What is expected ::
Reproduce the span that opens at the line containing "Keep writing the" and closes at the line containing "USUAL_EDGE_BREAK_MM = 0.1", both lines included, without alteration and without any other line.

[Entries with model source code]
* begin *

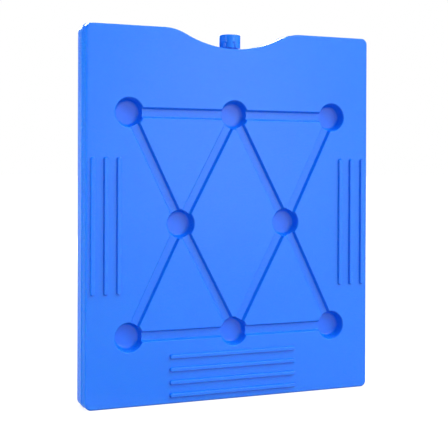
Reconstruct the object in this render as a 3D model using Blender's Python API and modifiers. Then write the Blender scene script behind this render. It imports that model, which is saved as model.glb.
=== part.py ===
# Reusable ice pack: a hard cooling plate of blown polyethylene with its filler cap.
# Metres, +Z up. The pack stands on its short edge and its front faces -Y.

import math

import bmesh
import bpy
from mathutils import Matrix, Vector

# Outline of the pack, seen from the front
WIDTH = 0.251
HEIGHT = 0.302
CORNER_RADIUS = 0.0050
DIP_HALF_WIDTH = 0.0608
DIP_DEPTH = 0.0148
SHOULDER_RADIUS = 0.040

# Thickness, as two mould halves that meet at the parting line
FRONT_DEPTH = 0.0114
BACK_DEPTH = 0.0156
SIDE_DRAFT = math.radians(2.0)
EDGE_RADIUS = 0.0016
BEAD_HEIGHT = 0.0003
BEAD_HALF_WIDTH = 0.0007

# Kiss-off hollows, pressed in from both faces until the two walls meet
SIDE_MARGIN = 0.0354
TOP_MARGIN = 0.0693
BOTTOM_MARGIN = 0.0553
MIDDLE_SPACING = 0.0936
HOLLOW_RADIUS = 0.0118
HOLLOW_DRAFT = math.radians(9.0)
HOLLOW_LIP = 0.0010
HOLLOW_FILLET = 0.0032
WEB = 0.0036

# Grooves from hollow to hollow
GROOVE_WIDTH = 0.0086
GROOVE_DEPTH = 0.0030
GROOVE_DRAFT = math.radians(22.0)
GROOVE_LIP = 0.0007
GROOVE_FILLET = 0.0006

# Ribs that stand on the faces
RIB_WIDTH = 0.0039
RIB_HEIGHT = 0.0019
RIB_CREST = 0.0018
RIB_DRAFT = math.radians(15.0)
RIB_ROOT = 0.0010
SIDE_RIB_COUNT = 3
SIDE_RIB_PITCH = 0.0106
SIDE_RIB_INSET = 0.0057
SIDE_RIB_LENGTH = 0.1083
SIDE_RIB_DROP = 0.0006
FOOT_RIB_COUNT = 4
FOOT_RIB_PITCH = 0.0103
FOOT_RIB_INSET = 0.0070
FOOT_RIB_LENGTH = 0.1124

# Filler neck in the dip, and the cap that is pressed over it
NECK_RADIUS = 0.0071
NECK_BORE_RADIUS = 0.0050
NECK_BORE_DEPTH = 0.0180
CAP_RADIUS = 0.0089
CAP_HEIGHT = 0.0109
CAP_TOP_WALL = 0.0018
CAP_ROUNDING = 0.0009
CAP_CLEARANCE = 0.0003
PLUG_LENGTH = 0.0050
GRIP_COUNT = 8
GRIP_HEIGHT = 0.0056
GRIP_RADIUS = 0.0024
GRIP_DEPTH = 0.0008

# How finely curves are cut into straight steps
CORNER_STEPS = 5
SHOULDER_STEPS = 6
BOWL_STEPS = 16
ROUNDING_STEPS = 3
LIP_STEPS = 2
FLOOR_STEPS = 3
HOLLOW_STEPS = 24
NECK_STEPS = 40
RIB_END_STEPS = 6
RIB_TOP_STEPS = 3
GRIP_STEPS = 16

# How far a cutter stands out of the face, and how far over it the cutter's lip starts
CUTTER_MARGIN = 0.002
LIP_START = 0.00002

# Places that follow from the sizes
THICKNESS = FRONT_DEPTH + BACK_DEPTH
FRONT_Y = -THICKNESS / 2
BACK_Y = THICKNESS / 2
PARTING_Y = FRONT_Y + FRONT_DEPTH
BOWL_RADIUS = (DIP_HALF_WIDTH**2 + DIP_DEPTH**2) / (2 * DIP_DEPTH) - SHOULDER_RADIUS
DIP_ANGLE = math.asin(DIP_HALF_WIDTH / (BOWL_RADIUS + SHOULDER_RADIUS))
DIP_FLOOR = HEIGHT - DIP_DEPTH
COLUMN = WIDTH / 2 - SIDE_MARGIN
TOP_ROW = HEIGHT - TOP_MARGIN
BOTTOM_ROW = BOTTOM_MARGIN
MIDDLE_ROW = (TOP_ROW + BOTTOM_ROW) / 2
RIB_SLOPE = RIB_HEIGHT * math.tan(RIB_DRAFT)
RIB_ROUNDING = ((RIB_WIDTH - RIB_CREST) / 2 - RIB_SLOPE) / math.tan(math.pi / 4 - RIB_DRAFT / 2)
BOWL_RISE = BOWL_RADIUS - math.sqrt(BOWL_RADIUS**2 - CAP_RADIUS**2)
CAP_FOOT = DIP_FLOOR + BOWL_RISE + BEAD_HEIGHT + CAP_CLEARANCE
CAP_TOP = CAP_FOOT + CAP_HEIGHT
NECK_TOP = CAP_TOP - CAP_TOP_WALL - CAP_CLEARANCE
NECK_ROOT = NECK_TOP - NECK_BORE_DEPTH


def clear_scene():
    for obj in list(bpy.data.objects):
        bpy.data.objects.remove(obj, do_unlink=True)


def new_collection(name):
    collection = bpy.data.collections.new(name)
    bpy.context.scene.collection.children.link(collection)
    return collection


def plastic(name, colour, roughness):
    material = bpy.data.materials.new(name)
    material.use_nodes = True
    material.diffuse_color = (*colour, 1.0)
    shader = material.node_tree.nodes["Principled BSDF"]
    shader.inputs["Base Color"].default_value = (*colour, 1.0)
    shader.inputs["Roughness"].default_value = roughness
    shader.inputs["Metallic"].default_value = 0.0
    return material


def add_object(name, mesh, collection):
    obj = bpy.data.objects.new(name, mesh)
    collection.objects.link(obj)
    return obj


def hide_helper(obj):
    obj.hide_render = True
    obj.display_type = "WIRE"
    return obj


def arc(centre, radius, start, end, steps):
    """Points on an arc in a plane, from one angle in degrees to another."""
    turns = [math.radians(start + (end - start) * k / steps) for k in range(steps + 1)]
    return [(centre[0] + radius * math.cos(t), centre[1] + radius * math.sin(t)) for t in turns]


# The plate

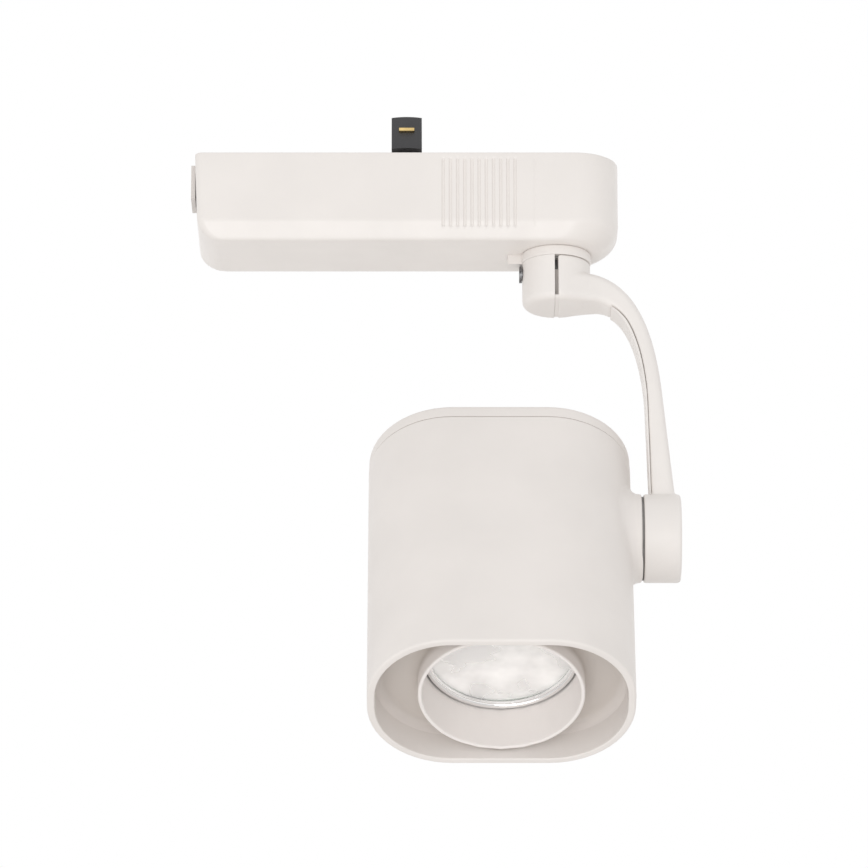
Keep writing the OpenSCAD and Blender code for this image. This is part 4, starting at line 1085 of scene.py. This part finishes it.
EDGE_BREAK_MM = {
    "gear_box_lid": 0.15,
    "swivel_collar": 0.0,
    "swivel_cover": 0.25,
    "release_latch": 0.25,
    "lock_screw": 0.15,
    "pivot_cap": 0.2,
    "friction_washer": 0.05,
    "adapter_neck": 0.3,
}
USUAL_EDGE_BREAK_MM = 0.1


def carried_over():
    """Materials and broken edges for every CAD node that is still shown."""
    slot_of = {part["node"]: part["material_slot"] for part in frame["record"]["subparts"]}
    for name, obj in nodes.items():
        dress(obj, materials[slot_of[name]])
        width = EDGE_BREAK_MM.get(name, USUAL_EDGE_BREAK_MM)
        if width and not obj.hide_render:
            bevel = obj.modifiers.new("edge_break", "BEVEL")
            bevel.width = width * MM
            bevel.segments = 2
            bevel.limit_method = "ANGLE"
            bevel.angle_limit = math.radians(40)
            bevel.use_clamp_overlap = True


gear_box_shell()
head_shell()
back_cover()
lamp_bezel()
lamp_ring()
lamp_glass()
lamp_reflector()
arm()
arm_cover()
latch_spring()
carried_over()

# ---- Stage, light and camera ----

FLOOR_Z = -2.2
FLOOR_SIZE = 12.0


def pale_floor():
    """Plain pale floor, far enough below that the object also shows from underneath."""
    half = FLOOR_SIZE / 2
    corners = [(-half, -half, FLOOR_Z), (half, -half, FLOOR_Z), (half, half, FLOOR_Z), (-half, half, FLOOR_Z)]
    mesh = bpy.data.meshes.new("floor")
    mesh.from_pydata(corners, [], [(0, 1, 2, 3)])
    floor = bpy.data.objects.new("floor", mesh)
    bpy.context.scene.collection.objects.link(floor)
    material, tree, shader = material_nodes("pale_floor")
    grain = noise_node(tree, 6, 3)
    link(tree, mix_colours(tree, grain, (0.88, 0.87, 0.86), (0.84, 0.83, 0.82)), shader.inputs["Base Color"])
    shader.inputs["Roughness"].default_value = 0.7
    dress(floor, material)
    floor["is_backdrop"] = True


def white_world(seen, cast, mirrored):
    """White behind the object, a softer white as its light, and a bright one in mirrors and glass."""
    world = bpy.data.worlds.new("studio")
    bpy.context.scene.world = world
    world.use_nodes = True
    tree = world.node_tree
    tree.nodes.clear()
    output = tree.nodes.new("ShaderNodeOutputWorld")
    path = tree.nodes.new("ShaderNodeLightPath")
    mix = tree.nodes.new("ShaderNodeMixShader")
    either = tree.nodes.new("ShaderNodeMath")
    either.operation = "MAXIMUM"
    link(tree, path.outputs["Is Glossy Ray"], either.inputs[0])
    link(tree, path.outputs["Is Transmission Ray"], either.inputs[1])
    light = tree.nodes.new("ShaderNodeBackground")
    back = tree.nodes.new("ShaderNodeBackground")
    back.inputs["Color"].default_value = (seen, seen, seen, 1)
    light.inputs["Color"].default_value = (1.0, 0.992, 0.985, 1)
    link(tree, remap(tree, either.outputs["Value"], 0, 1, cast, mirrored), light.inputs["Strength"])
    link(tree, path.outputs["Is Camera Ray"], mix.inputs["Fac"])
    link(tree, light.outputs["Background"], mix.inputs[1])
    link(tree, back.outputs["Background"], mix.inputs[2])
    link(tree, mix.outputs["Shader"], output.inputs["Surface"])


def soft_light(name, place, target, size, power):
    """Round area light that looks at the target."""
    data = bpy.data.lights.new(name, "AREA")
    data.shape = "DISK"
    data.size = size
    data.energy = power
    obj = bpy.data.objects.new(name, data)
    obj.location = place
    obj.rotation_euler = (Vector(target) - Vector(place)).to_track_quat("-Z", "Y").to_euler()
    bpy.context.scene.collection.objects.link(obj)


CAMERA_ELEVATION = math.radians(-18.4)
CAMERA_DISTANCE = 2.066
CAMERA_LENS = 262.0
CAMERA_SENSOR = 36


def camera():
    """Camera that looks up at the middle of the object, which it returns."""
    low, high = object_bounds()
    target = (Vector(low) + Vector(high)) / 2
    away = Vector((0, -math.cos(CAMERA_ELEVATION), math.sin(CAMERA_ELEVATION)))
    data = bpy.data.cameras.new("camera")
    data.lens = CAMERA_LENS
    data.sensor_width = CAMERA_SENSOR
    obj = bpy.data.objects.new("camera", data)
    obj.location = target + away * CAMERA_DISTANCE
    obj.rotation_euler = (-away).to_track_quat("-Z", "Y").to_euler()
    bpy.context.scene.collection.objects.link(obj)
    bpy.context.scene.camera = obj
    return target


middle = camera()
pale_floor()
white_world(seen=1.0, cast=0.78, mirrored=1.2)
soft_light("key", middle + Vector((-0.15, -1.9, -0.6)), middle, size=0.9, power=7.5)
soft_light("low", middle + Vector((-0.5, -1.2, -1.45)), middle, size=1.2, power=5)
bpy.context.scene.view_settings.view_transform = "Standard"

* end *

Response to the exercise ::
Keep writing the OpenSCAD and Blender code for this image. This is part 4, starting at line 1085 of scene.py. This part finishes it.
EDGE_BREAK_MM = {
    "gear_box_lid": 0.15,
    "swivel_collar": 0.0,
    "swivel_cover": 0.25,
    "release_latch": 0.25,
    "lock_screw": 0.15,
    "pivot_cap": 0.2,
    "friction_washer": 0.05,
    "adapter_neck": 0.3,
}
USUAL_EDGE_BREAK_MM = 0.1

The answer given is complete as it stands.